* [Brief]
Exactly the lines from the one that contains "for side, x" to the one that contains "low, high = Vector((1e9,)", both lines included, should be copied, and no others.

↓

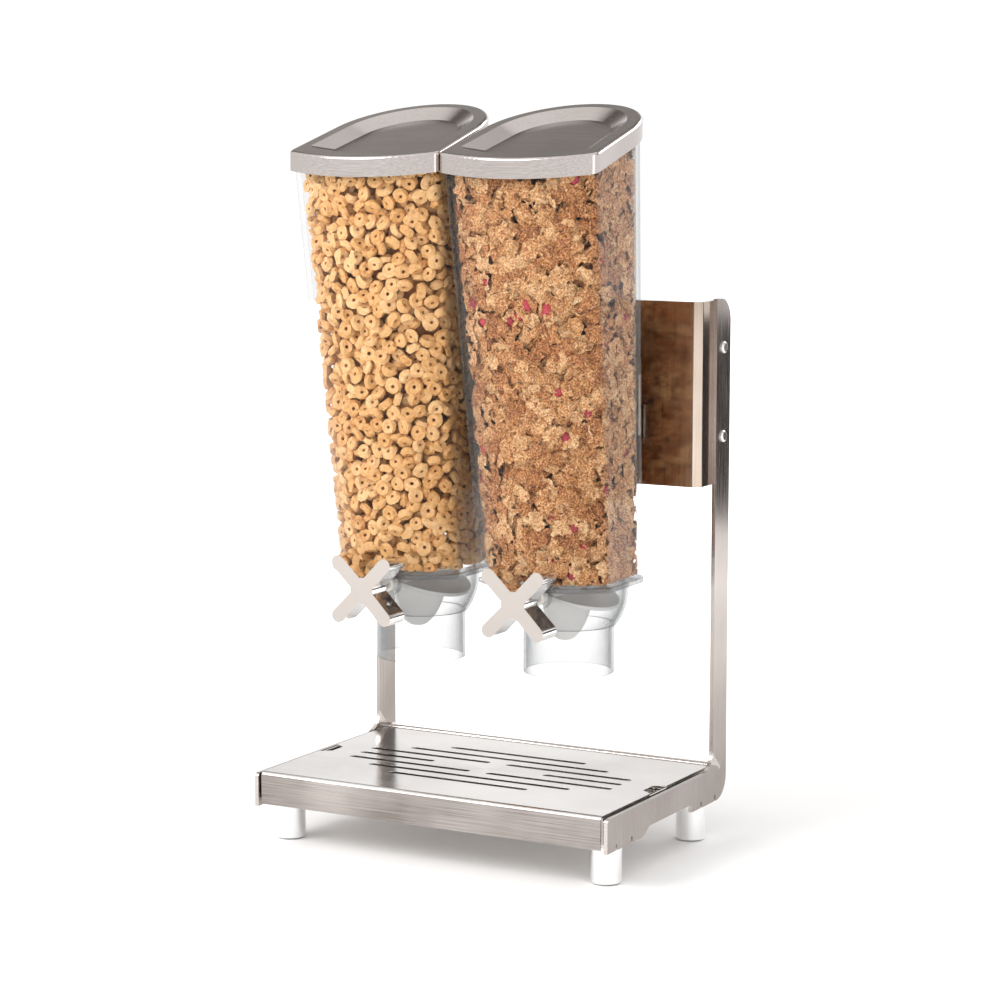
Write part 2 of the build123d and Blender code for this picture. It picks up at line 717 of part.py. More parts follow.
def lid_gasket():
    """Flat ring between the canister's mouth and the lid."""
    top = below_lid_plane(lid_height - lid_sheet)
    inset = lid_bead - lid_sheet + gasket_edge_gap
    ring = upright_lid_block(-inset) & top
    ring -= below_lid_plane(lid_height - lid_sheet - gasket_thickness)
    return ring - upright_lid_block(-inset - gasket_width)


parts = {
    "left_side_frame": side_frame(-1),
    "right_side_frame": side_frame(1),
    "cross_rod": cross_rod(),
    "rod_ferrules": rod_ferrules(),
    "back_bracket": back_bracket(),
    "left_bracket_rivets": bracket_rivets(-1),
    "right_bracket_rivets": bracket_rivets(1),
    "hanger_screws": hanger_screws(),
    "crumb_tray": crumb_tray(),
    "tray_cover": tray_cover(),
}
foot_places = {"front_left": (-foot_x, foot_y[0]), "front_right": (foot_x, foot_y[0]),
               "rear_left": (-foot_x, foot_y[1]), "rear_right": (foot_x, foot_y[1])}
for name, (x, y) in foot_places.items():
    parts[name + "_foot"] = Pos(x, y, 0) * foot()
parts["foot_pads"] = Compound([Pos(x, y, 0) * foot_pad() for x, y in foot_places.values()])
parts["foot_screws"] = Compound([Pos(x, y, arm_bottom) * foot_screw(foot_screw_length)
                                 for x, y in foot_places.values()])
each_side = {"hanger": hanger, "canister": canister_body, "canister_hook": canister_hook,
             "hook_screws": hook_screws, "wheel_housing": wheel_housing, "outlet_spout": outlet_spout,
             "front_bush": front_bush, "rear_bush": rear_bush, "drive_shaft": drive_shaft,
             "retaining_ring": retaining_ring, "paddle_wheel": paddle_wheel, "knob": knob,
             "knob_set_screw": knob_set_screw, "lid_cover": lid_cover, "lid_gasket": lid_gasket}
for node, make in each_side.items():
    shape = make()
    for side, x in zip(("left", "right"), canister_centres()):
        parts[side + "_" + node] = Pos(x, 0, 0) * shape

os.makedirs("parts", exist_ok=True)
for name, shape in parts.items():
    export_step(shape, "parts/" + name + ".step")
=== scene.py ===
import bpy
import json
import math
import random
from mathutils import Euler, Matrix, Vector
from mathutils.bvhtree import BVHTree


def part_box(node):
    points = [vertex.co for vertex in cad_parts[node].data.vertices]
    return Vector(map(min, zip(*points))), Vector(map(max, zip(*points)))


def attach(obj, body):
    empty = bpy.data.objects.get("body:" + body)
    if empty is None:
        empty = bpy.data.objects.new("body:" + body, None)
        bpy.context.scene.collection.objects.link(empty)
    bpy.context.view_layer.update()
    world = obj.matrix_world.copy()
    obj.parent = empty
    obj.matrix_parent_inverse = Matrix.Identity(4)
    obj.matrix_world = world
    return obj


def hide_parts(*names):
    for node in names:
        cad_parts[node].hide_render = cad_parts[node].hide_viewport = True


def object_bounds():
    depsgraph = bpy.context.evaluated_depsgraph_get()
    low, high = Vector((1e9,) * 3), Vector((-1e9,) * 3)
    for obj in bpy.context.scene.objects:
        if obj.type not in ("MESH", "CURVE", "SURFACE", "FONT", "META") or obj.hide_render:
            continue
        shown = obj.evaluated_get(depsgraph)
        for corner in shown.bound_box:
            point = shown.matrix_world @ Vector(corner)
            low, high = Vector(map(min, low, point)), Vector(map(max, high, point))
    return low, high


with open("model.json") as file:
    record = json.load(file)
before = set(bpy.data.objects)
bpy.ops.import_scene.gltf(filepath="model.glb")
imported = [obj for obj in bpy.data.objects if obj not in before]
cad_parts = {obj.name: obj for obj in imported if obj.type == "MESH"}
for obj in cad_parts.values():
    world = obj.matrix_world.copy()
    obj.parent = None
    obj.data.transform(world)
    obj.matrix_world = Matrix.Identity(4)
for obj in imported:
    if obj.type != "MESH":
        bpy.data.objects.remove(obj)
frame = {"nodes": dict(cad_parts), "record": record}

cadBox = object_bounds()
mm = 0.001
random.seed(11)

nodeBody = {}
for bodyName, bodyNodes in frame["record"]["behaviour"]["bodies"].items():
    for nodeName in bodyNodes:
        nodeBody[nodeName] = bodyName
nodeSlot = {entry["node"]: entry["material_slot"] for entry in frame["record"]["subparts"]}
print("frame loaded:", len(nodeBody), "nodes")


def hexColor(code):
    # sRGB hex to the linear values that the shaders take
    channels = [int(code[i:i + 2], 16) / 255 for i in (1, 3, 5)]
    linear = [c / 12.92 if c <= 0.04045 else ((c + 0.055) / 1.055) ** 2.4 for c in channels]
    return (*linear, 1.0)


def addNode(material, kind, inputs=None, **settings):
    # adds a node; an input given as a socket is linked, anything else is a value
    node = material.node_tree.nodes.new(kind)
    for key, value in settings.items():
        setattr(node, key, value)
    for key, value in (inputs or {}).items():
        if isinstance(value, bpy.types.NodeSocket):
            material.node_tree.links.new(value, node.inputs[key])
        else:
            node.inputs[key].default_value = value
    return node


def newMaterial(name, **values):
    material = bpy.data.materials.new(name)
    material.use_nodes = True
    shader = material.node_tree.nodes["Principled BSDF"]
    for key, value in values.items():
        shader.inputs[key.replace("_", " ")].default_value = value
    return material, shader


def plug(material, socket, target):
    material.node_tree.links.new(socket, target)


def selectOnly(piece):
    bpy.ops.object.select_all(action="DESELECT")
    piece.select_set(True)
    bpy.context.view_layer.objects.active = piece


def ramp(material, factor, stops):
    node = addNode(material, "ShaderNodeValToRGB", {"Fac": factor})
    while len(node.color_ramp.elements) < len(stops):
        node.color_ramp.elements.new(0.5)
    for element, (place, code) in zip(node.color_ramp.elements, stops):
        element.position = place
        element.color = hexColor(code)
    return node.outputs["Color"]


# in mm: the width and length of a drawn scratch, and the depth of its bump
brushing = {"width": 0.7, "length": 60.0, "depth": 0.05, "strength": 0.10, "cloudScale": 18.0}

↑

* [Task answer]
    for side, x in zip(("left", "right"), canister_centres()):
        parts[side + "_" + node] = Pos(x, 0, 0) * shape

os.makedirs("parts", exist_ok=True)
for name, shape in parts.items():
    export_step(shape, "parts/" + name + ".step")
=== scene.py ===
import bpy
import json
import math
import random
from mathutils import Euler, Matrix, Vector
from mathutils.bvhtree import BVHTree


def part_box(node):
    points = [vertex.co for vertex in cad_parts[node].data.vertices]
    return Vector(map(min, zip(*points))), Vector(map(max, zip(*points)))


def attach(obj, body):
    empty = bpy.data.objects.get("body:" + body)
    if empty is None:
        empty = bpy.data.objects.new("body:" + body, None)
        bpy.context.scene.collection.objects.link(empty)
    bpy.context.view_layer.update()
    world = obj.matrix_world.copy()
    obj.parent = empty
    obj.matrix_parent_inverse = Matrix.Identity(4)
    obj.matrix_world = world
    return obj


def hide_parts(*names):
    for node in names:
        cad_parts[node].hide_render = cad_parts[node].hide_viewport = True


def object_bounds():
    depsgraph = bpy.context.evaluated_depsgraph_get()
    low, high = Vector((1e9,) * 3), Vector((-1e9,) * 3)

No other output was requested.